1 pound Italian sausage links, cut into 1-inch pieces
2 medium red bell peppers, cut into 1-inch pieces
1 medium yellow bell pepper, cut into 1-inch pieces
1 medium red onion, cut into wedges
2 medium zucchinis, cut into 1/2-inch thick rounds
1 cup baby carrots
3 tablespoons olive oil
1 teaspoon garlic powder
1 teaspoon dried Italian seasoning
1/2 teaspoon smoked paprika
Salt, to taste
Black pepper, to taste
Fresh parsley, chopped (for garnish)

Instructions

Preheat the oven to 425°F (220°C).
Line a large sheet pan with parchment paper or lightly grease it with olive oil.
In a large bowl, combine the cut sausage pieces, red bell peppers, yellow bell pepper, red onion wedges, zucchini rounds, and baby carrots.
Drizzle the olive oil over the sausage and vegetables.
Sprinkle the garlic powder, dried Italian seasoning, smoked paprika, salt, and black pepper evenly over the mixture.

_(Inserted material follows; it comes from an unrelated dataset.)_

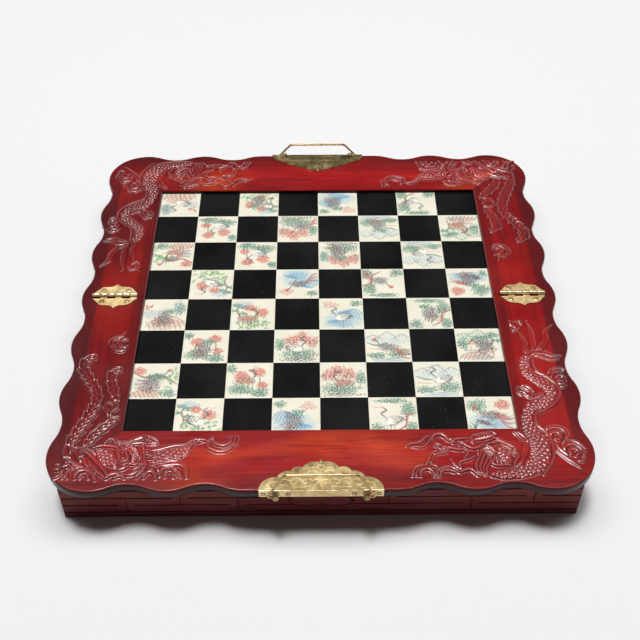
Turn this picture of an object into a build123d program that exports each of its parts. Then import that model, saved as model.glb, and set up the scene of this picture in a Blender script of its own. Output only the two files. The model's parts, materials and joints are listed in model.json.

Toss everything together until the sausage and vegetables are evenly coated with oil and seasonings.
Spread the sausage and vegetable mixture in a single layer on the prepared sheet pan.
Place the sheet pan in the preheated oven and roast for 25 to 30 minutes, stirring halfway through, until the sausage is cooked through and the vegetables are tender and slightly caramelized.
Remove from the oven and garnish with chopped fresh parsley before serving.